If Celine Song looked for poetry in language as she translated from Korean to English and vice versa, Wang immersed herself in the languages she didn’t know. Like Song, she was not interested in literal meaning.
A classically trained pianist, she would hear a rhythm, tone, and energy in everyday speech that would convey, even though written in English, a sense of the language to whoever would be translating.
With translators and language consultants in rehearsal and on set, she also gave actors permission to speak up if lines didn’t feel authentic.
“It’s a lot of debating, of them doing it and me saying, ‘Does that sound right?’ Kind of workshopping it with other people and relying on them to tell me,” she says.
This multicultural and multilingual approach to story stems from her own inquisitive nature, Wang explains. She also feels a sense of responsibility to the broader culture that may originate from being an Asian woman, and an immigrant herself, who left Beijing for Miami with her parents at age six.

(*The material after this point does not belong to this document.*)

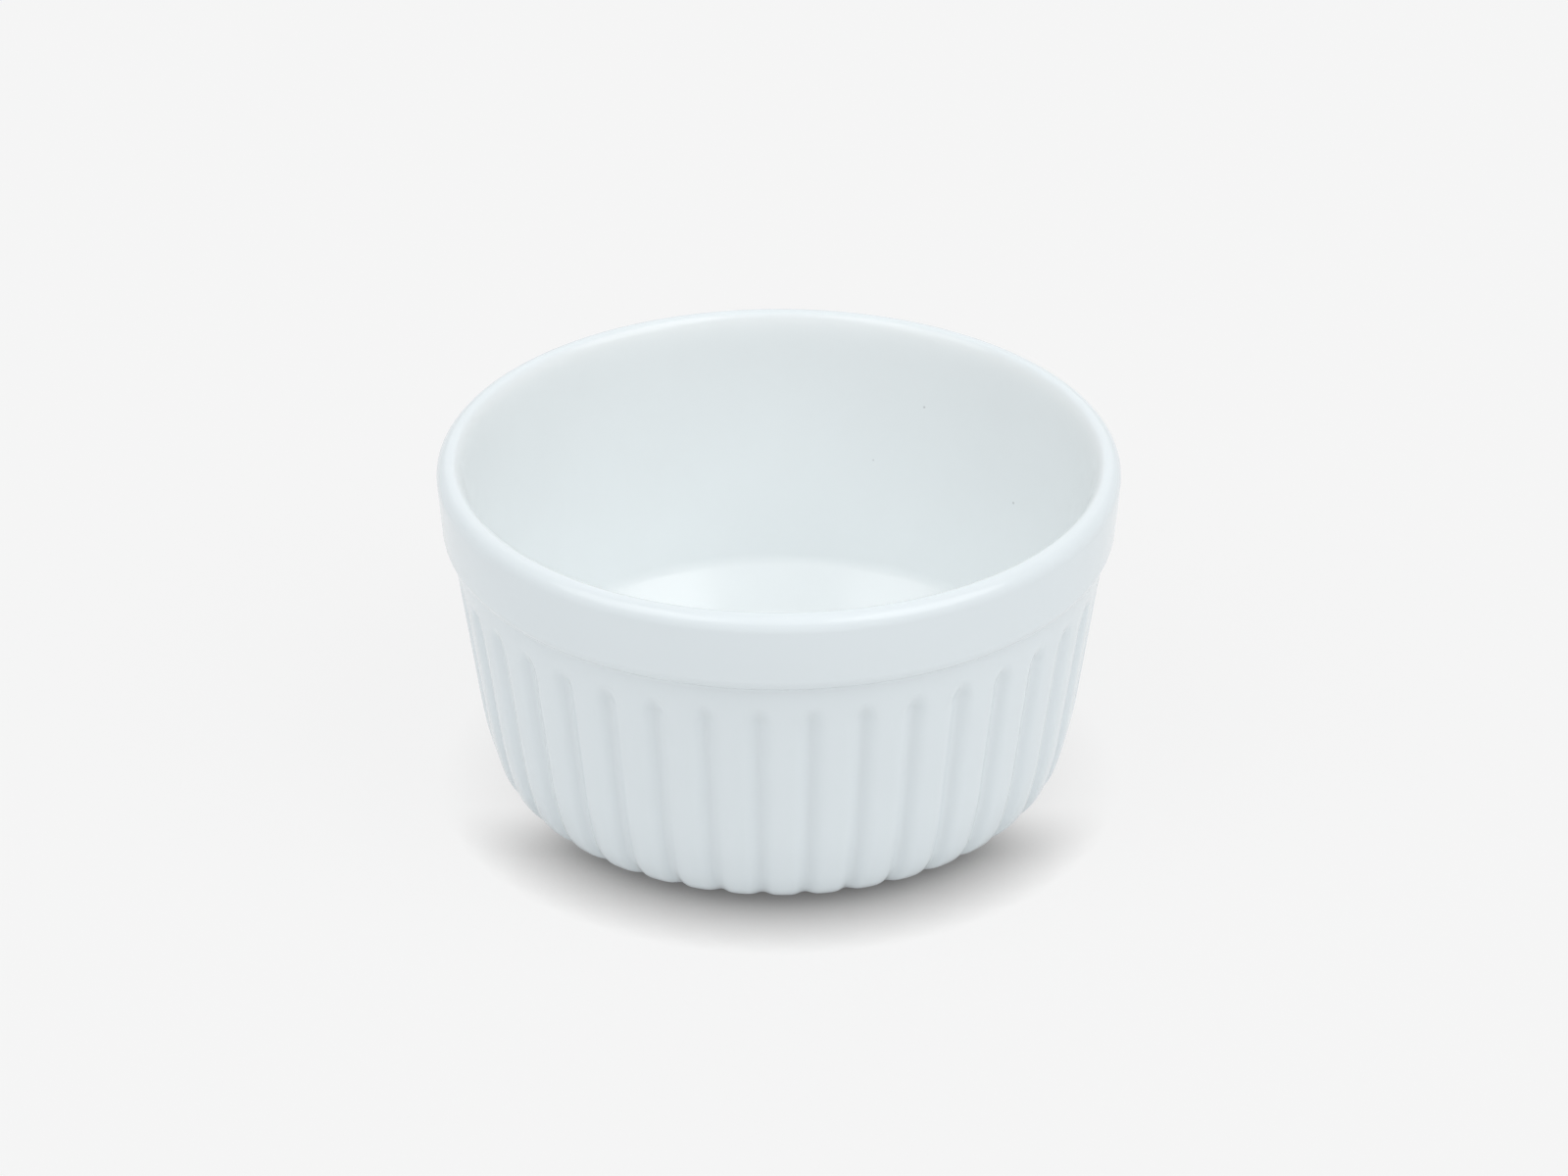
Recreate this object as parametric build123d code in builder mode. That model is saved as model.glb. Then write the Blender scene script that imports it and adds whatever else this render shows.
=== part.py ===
"""Round fluted porcelain ramekin, 90 mm across the rim.

The vessel stands on z = 0 with its axis on Z. Every profile is drawn in a
plane that holds the axis, with the radius as x and the height as y, and all
its points follow from the sizes below.
"""

from build123d import *
from math import cos, pi, radians, sin, sqrt, tan
import os

os.makedirs("parts", exist_ok=True)

# Driving sizes in millimetres and degrees

# Rim and collar
rim_radius = 45.0
height = 48.5
rim_outer_round = 1.9
rim_inner_round = 1.7
collar_height = 10.5
collar_taper = 4.5
collar_edge_round = 0.95

# Wall, from the collar down to the base
wall_taper = 8.1
belly_radius = 50.0
belly_turn = 9.6
corner_radius = 8.9

# Flutes, the narrow grooves between the ribs
flute_count = 39
front_rib_angle = -88.9
flute_width = 3.2
flute_depth = 0.8
flute_land = 3.1
flute_end_rise = 1.3
flute_run_out = 2.2
flute_fade_angle = 82.0
flute_angle_shares = (-1.0, -0.66, -0.24, 0.24, 0.66, 1.0)
flute_depth_shares = (0.0, 0.4, 1.0, 1.0, 0.4, 0.0)

# Fluted skin, which overlaps the plain core under it
skin_root = 1.8
core_root = 1.2
collar_ledge = 0.12
base_ledge = 0.04

# Cavity
floor_height = 4.9
floor_round = 9.0

# Foot ring and the recess inside it
foot_outer_radius = 29.0
foot_width = 3.0
foot_height = 0.45
foot_bare = 0.4
recess_height = 1.2

# Glaze coat in the cavity and in the foot recess
glaze_thickness = 0.3

# Rim and collar, worked out from the crown down
lean = radians(collar_taper)
crown_radius = rim_radius - rim_outer_round
collar_bottom = height - collar_height
round_step = rim_outer_round - collar_edge_round
side_height = height - rim_outer_round - round_step * sin(lean)
edge_centre_height = collar_bottom + collar_edge_round
edge_centre_radius = crown_radius + round_step * cos(lean) - tan(lean) * (side_height - edge_centre_height)

# Outer wall, worked out from the collar down
taper = radians(wall_taper)
belly_end = radians(wall_taper + belly_turn)
fade = radians(flute_fade_angle)
wall_top_radius = edge_centre_radius - collar_ledge
belly_foot_height = foot_height + corner_radius * (1 - sin(belly_end))
wall_foot_height = belly_foot_height + belly_radius * (sin(belly_end) - sin(taper))
wall_foot_radius = wall_top_radius - tan(taper) * (collar_bottom - wall_foot_height)
belly_foot_radius = wall_foot_radius - belly_radius * (cos(taper) - cos(belly_end))
base_radius = belly_foot_radius - corner_radius * cos(belly_end)
fade_height = foot_height + corner_radius * (1 - sin(fade))
fade_radius = base_radius + corner_radius * cos(fade)

# Cavity wall, parallel to the outer wall, and the flat of the floor
cavity_top_height = height - rim_inner_round * (1 - sin(taper))
cavity_top_radius = crown_radius - rim_inner_round * cos(taper)
floor_centre_height = floor_height + floor_round
cavity_foot_height = floor_centre_height - floor_round * sin(taper)
cavity_foot_radius = cavity_top_radius - tan(taper) * (cavity_top_height - cavity_foot_height)
floor_flat_radius = cavity_foot_radius - floor_round * cos(taper)

# Flutes and foot
flute_end_height = collar_bottom - flute_land
flute_angle = 360 * flute_width / (2 * pi * wall_top_radius)
rib_angle = 360 / flute_count - flute_angle
foot_inner_radius = foot_outer_radius - foot_width
recess_top = recess_height + glaze_thickness


def radial_plane(angle):
    """Plane through the axis at the angle, with the radius as its x."""
    turn = radians(angle)
    return Plane(origin=(0, 0, 0), x_dir=(cos(turn), sin(turn), 0), z_dir=(sin(turn), -cos(turn), 0))


def wall_point(z, depth=0):
    """Point of the straight wall at height z, sunk by a depth square to it."""
    return (wall_top_radius - tan(taper) * (collar_bottom - z) - depth / cos(taper), z)


def belly_top(depth):
    """Where the straight wall turns into the belly, sunk by a depth."""
    return (wall_foot_radius - depth * cos(taper), wall_foot_height + depth * sin(taper))


def belly_foot(depth):
    """Where the belly turns into the corner, sunk by a depth."""
    return (belly_foot_radius - depth * cos(belly_end), belly_foot_height + depth * sin(belly_end))


def skin_section(angle, depth, end_height):
    """Section of the fluted skin where a groove of this depth starts below end_height."""
    groove_top = wall_point(end_height - flute_run_out, depth)
    fade_point = (fade_radius, fade_height)
    root_foot = (base_radius - skin_root, fade_height)
    root_corner = (base_radius - skin_root, foot_height + skin_root)
    root_top = wall_point(collar_bottom, skin_root)
    outline = [
        Line(wall_point(collar_bottom), wall_point(end_height)),
        Line(wall_point(end_height), groove_top),
        Line(groove_top, belly_top(depth)),
        TangentArc(belly_top(depth), belly_foot(depth), tangent=(-sin(taper), -cos(taper))),
        TangentArc(belly_foot(depth), fade_point, tangent=(-sin(belly_end), -cos(belly_end))),
        Line(fade_point, root_foot),
        Line(root_foot, root_corner),
        Line(root_corner, belly_foot(skin_root)),
        Line(belly_foot(skin_root), belly_top(skin_root)),
        Line(belly_top(skin_root), root_top),
        Line(root_top, wall_point(collar_bottom)),
    ]
    return radial_plane(angle) * Face(Wire(outline))


def cavity_point(coat):
    """Top of the cavity's straight wall, behind a coat of this thickness."""
    return (cavity_top_radius + coat * cos(taper), cavity_top_height - coat * sin(taper))


def cavity_lines(coat):
    """Cavity from the foot of the rim's round to the axis, behind a coat of this thickness."""
    floor_curve = floor_round + coat
    wall_foot = (
        floor_flat_radius + floor_curve * cos(taper),
        floor_centre_height - floor_curve * sin(taper),
    )
    floor_edge = (floor_flat_radius, floor_height - coat)
    Line(cavity_point(coat), wall_foot)
    TangentArc(wall_foot, floor_edge, tangent=(-sin(taper), -cos(taper)))
    Line(floor_edge, (0, floor_height - coat))


# Sections of one rib and of the flute beside it, with the same corners in each
rib_section = skin_section(-rib_angle / 2, 0, flute_end_height)
flute_sections = [
    skin_section(
        rib_angle / 2 + flute_angle / 2 * (1 + angle_share),
        flute_depth * depth_share,
        flute_end_height - flute_end_rise * (1 - sqrt(1 - angle_share**2)),
    )
    for angle_share, depth_share in zip(flute_angle_shares, flute_depth_shares)
]

# One pitch of the skin, a turned rib and a flute ruled across its width
with BuildPart() as pitch:
    revolve(profiles=rib_section, axis=Axis.Z, revolution_arc=rib_angle)
    loft(sections=flute_sections, ruled=True)

# Fired body, a turned core with the ring of ribs and flutes on its wall
with BuildPart() as porcelain_body:
    with BuildSketch(Plane.XZ):
        with BuildLine():
            side_top = (
                crown_radius + rim_outer_round * cos(lean),
                height - rim_outer_round - rim_outer_round * sin(lean),
            )
            side_foot = (
                edge_centre_radius + collar_edge_round * cos(lean),
                edge_centre_height - collar_edge_round * sin(lean),
            )
            collar_edge = (edge_centre_radius, collar_bottom)
            corner_root = (base_radius, foot_height + core_root)
            cavity_lines(glaze_thickness)
            Line(cavity_point(glaze_thickness), cavity_point(0))
            TangentArc((crown_radius, height), cavity_point(0), tangent=(-1, 0))
            TangentArc((crown_radius, height), side_top, tangent=(1, 0))
            Line(side_top, side_foot)
            TangentArc(side_foot, collar_edge, tangent=(-sin(lean), -cos(lean)))
            Line(collar_edge, wall_point(collar_bottom, core_root))
            Line(wall_point(collar_bottom, core_root), belly_top(core_root))
            TangentArc(belly_top(core_root), belly_foot(core_root), tangent=(-sin(taper), -cos(taper)))
            TangentArc(belly_foot(core_root), corner_root, tangent=(-sin(belly_end), -cos(belly_end)))
            Polyline(
                corner_root,
                (base_radius, fade_height),
                (fade_radius - base_ledge, fade_height),
                (base_radius, foot_height),
                (foot_outer_radius, foot_height),
                (foot_outer_radius, 0),
                (foot_inner_radius, 0),
                (foot_inner_radius - recess_top, recess_top),
                (0, recess_top),
                (0, floor_height - glaze_thickness),
            )
        make_face()
    revolve(axis=Axis.Z)
    with PolarLocations(0, flute_count, start_angle=front_rib_angle):
        add(pitch.part, clean=False)
porcelain_body.part.label = "porcelain_body"
export_step(porcelain_body.part, "parts/porcelain_body.step")

# Glaze coat of the cavity, sunk flush into the body from the rim's round to the floor
with BuildPart() as liner_glaze:
    with BuildSketch(Plane.XZ):
        with BuildLine():
            cavity_lines(0)
            cavity_lines(glaze_thickness)
            Line(cavity_point(glaze_thickness), cavity_point(0))
            Line((0, floor_height - glaze_thickness), (0, floor_height))
        make_face()
    revolve(axis=Axis.Z)
liner_glaze.part.label = "liner_glaze"
export_step(liner_glaze.part, "parts/liner_glaze.step")

# Glaze of the foot recess, which stops short of the bare ring
with BuildPart() as underside_glaze:
    with BuildSketch(Plane.XZ):
        with BuildLine():
            glaze_reach = foot_inner_radius - glaze_thickness * sqrt(2)
            Polyline(
                (0, recess_top),
                (foot_inner_radius - recess_top, recess_top),
                (foot_inner_radius - foot_bare, foot_bare),
                (glaze_reach - foot_bare, foot_bare),
                (glaze_reach - recess_height, recess_height),
                (0, recess_height),
                close=True,
            )
        make_face()
    revolve(axis=Axis.Z)
underside_glaze.part.label = "underside_glaze"
export_step(underside_glaze.part, "parts/underside_glaze.step")
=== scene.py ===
"""Looks of the fluted ramekin: glazed porcelain on a pale studio floor."""

from functools import partial
from math import atan2, cos, exp, hypot, pi, radians, sin, sqrt, tan

import bpy
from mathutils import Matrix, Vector


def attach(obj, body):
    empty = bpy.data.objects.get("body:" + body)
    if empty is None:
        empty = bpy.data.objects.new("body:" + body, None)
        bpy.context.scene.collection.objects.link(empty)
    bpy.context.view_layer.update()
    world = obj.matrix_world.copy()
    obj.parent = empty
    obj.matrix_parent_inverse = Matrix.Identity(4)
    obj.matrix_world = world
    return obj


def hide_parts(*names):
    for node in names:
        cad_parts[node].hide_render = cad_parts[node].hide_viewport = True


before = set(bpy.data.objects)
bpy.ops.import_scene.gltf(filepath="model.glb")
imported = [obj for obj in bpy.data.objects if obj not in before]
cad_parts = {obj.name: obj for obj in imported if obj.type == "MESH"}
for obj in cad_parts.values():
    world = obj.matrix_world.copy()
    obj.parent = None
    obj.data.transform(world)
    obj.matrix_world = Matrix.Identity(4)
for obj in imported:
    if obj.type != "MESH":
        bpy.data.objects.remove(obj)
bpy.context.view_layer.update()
scene = bpy.context.scene
MM = 0.001
ON_AXIS = 1e-6

# Margin that keeps this round rim inside the box of the model's rim, which is cut into flats
BOX_MARGIN = 0.01

# Sizes of the vessel in millimetres and degrees, as in the model
RIM_RADIUS = 45.0 - BOX_MARGIN
HEIGHT = 48.5
RIM_OUTER_ROUND = 1.9
RIM_INNER_ROUND = 1.7
COLLAR_HEIGHT = 10.5
COLLAR_EDGE_ROUND = 0.95
COLLAR_LEDGE = 0.12
LEAN = radians(4.5)
WALL_TAPER = 8.1
BELLY_TURN = 9.6
BELLY_RADIUS = 50.0
CORNER_RADIUS = 8.9
FLUTE_COUNT = 39
FRONT_RIB = radians(-88.9)
FLUTE_WIDTH = 3.2
FLUTE_DEPTH = 0.8
FLUTE_LAND = 3.1
FLUTE_END_RISE = 1.3
FLUTE_RUN_OUT = 2.2
FADE = radians(82.0)
FLOOR_HEIGHT = 4.9
FLOOR_ROUND = 9.0
FOOT_OUTER = 29.0
FOOT_INNER = 26.0
FOOT_HEIGHT = 0.45
FOOT_BARE = 0.4
RECESS_TOP = 1.5
GLAZE = 0.3

# Rim's inner side: one long fall from the crown to the cup's wall, with the pull at each end
RIM_FALL = 8.0
CROWN_PULL = 0.58
WALL_PULL = 0.6

# Collar's lower edge: radii of its convex and hollow rounds, and how far above and below their centres lie
EDGE_CONVEX = 2.2
EDGE_COVE = 2.2
EDGE_RISE = 1.45

# Flutes: a longer run-out, and a soft groove with its share of the depth, half width and steepness
RUN_OUT_SOFTENED = 1.5 * FLUTE_RUN_OUT
GROOVE_SHARE = 0.8
GROOVE_HALF = 0.8
GROOVE_POWER = 2.2

# Cup: a turn, a slope and a last round between its wall and its floor
CUP_TURN_TOP = 14.0
CUP_TURN_RADIUS = 4.0
CUP_SLOPE = radians(34.0)
CUP_SLOPE_LENGTH = 6.0

# Pocket behind the cup's glaze
SEAM_LAP = 0.1
POCKET_TOP = 44.0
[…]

“I follow my curiosity towards cultures, languages, that we don’t often hear that might just make the story more interesting,” Wang says. “Now there’s more representation, so that all of the responsibility doesn’t rely on one particular film, because no film or TV show can represent an entire group of people. We’re always going to leave something out, or it’s always going to be oversimplified in some way, because you can’t be comprehensive. So I just hope to contribute to a greater narrative in which there are more stories about all kinds of people.”